# To be done
Write out all of the data without omission, exactly as shown.

# Given material
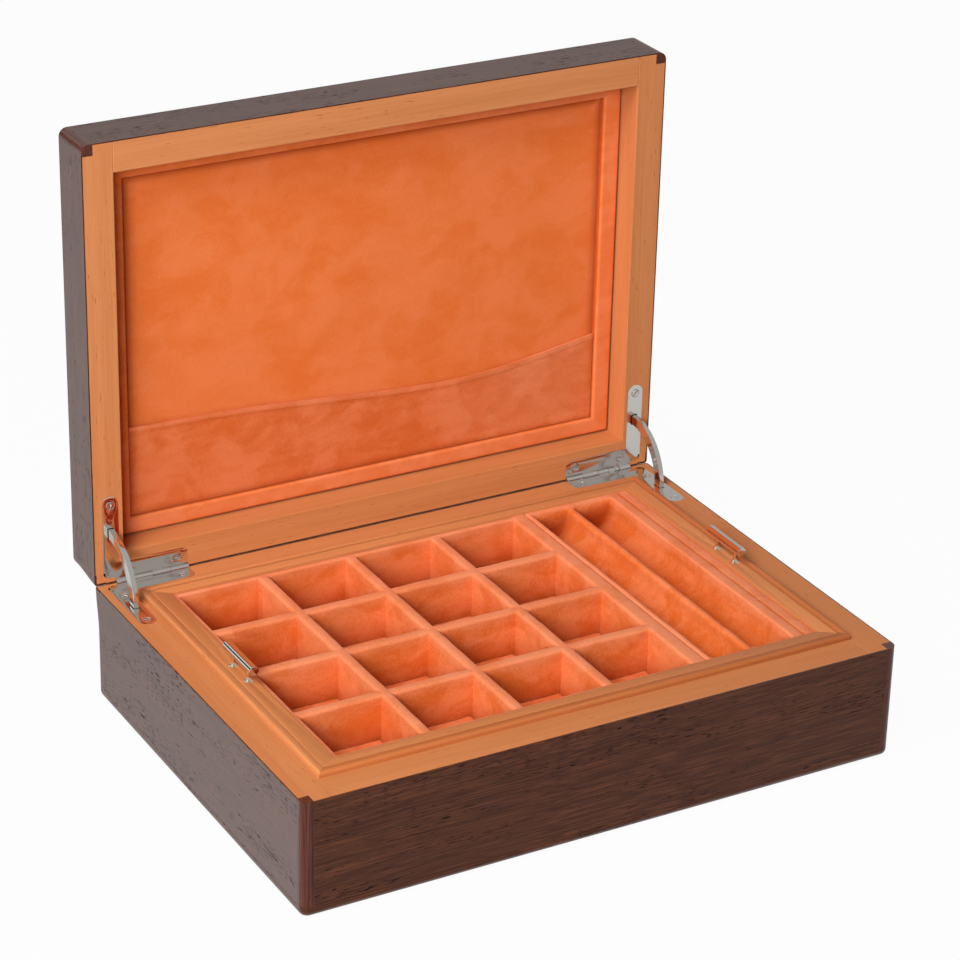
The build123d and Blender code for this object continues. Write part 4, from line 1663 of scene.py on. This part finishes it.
# ---- the lid's lining --------------------------------------------------------------------
@dataclass
class LidLining:
    """Suede frame, padded back and pocket. Height is the depth into the open lid."""

    lid_y: float = 108.0
    middle_z: float = 165.35
    outer_x: float = 134.5
    outer_z: float = 92.5
    width_x: float = 9.5
    width_z: float = 8.5
    face: float = 13.55
    pad_face: float = 16.95
    panel: float = 19.95
    rounding: float = 1.4
    pin_z: float = 57.35
    pocket_gap: float = 0.35
    pocket_foot: float = 24.4
    hem_width: float = 3.2
    pocket_edge: tuple[Flat, ...] = ((-124.6, 69.5), (-62.0, 67.6), (18.0, 61.2), (62.0, 61.0), (124.6, 69.5))

    def frame_light_and_shade(self, point: Vector) -> float:
        """Paint shade on the frame in the gap beside the wall and on its sides going back, and light on its
        lower and right-hand sides.

        Args:
            point: a point of the frame, in millimetres.

        Returns:
            Painted light below 0 and painted shade above 0.
        """
        beside, across = self.outer_x - abs(point.x), self.outer_z - abs(point.z - self.middle_z)
        behind = point.y - self.lid_y - self.face - 0.5
        painted_shade = max(0.0, 1 - min(beside, across) / 1.6) + max(0.0, behind / 1.6)
        painted_light = 0.3 if across < beside and point.z < self.middle_z else 0.2 if point.x > 0 else 0.0
        return min(0.95, painted_shade) - painted_light * max(0.0, 1 - painted_shade)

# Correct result
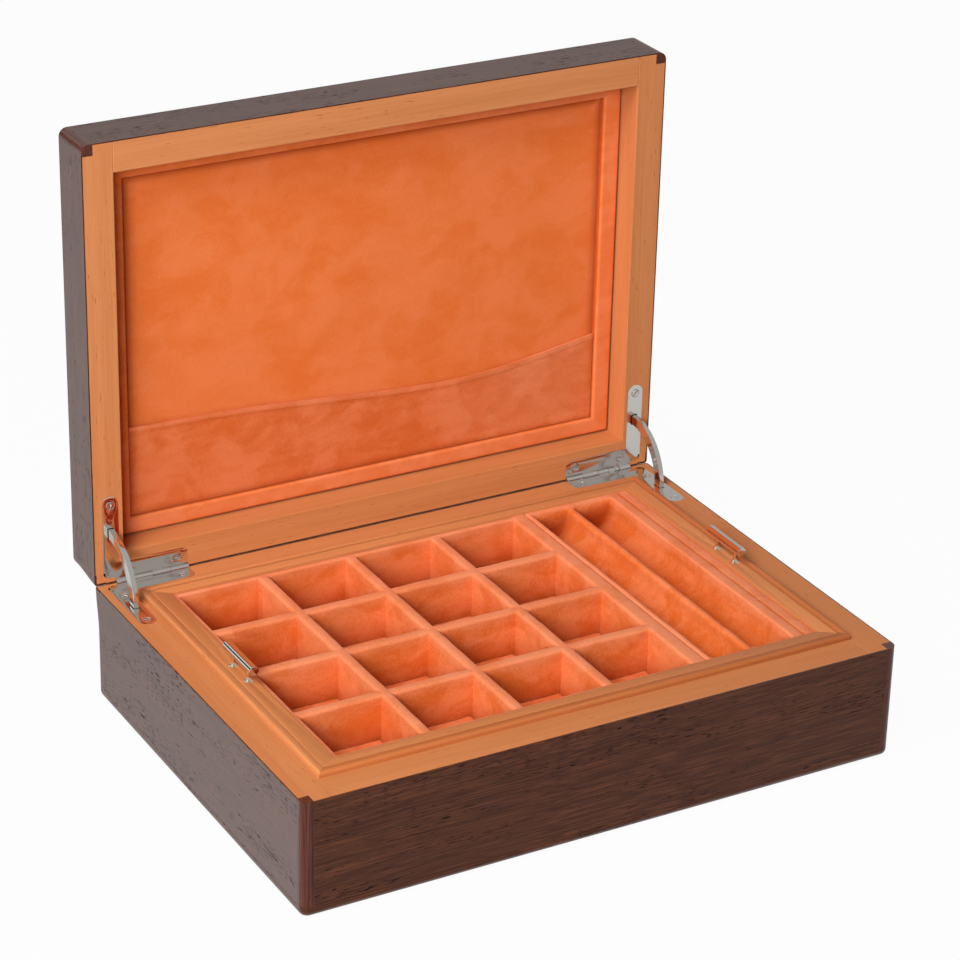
The build123d and Blender code for this object continues. Write part 4, from line 1663 of scene.py on. This part finishes it.
# ---- the lid's lining --------------------------------------------------------------------
@dataclass
class LidLining:
    """Suede frame, padded back and pocket. Height is the depth into the open lid."""

    lid_y: float = 108.0
    middle_z: float = 165.35
    outer_x: float = 134.5
    outer_z: float = 92.5
    width_x: float = 9.5
    width_z: float = 8.5
    face: float = 13.55
    pad_face: float = 16.95
    panel: float = 19.95
    rounding: float = 1.4
    pin_z: float = 57.35
    pocket_gap: float = 0.35
    pocket_foot: float = 24.4
    hem_width: float = 3.2
    pocket_edge: tuple[Flat, ...] = ((-124.6, 69.5), (-62.0, 67.6), (18.0, 61.2), (62.0, 61.0), (124.6, 69.5))

    def frame_light_and_shade(self, point: Vector) -> float:
        """Paint shade on the frame in the gap beside the wall and on its sides going back, and light on its
        lower and right-hand sides.

        Args:
            point: a point of the frame, in millimetres.

        Returns:
            Painted light below 0 and painted shade above 0.
        """
        beside, across = self.outer_x - abs(point.x), self.outer_z - abs(point.z - self.middle_z)
        behind = point.y - self.lid_y - self.face - 0.5
        painted_shade = max(0.0, 1 - min(beside, across) / 1.6) + max(0.0, behind / 1.6)
        painted_light = 0.3 if across < beside and point.z < self.middle_z else 0.2 if point.x > 0 else 0.0
        return min(0.95, painted_shade) - painted_light * max(0.0, 1 - painted_shade)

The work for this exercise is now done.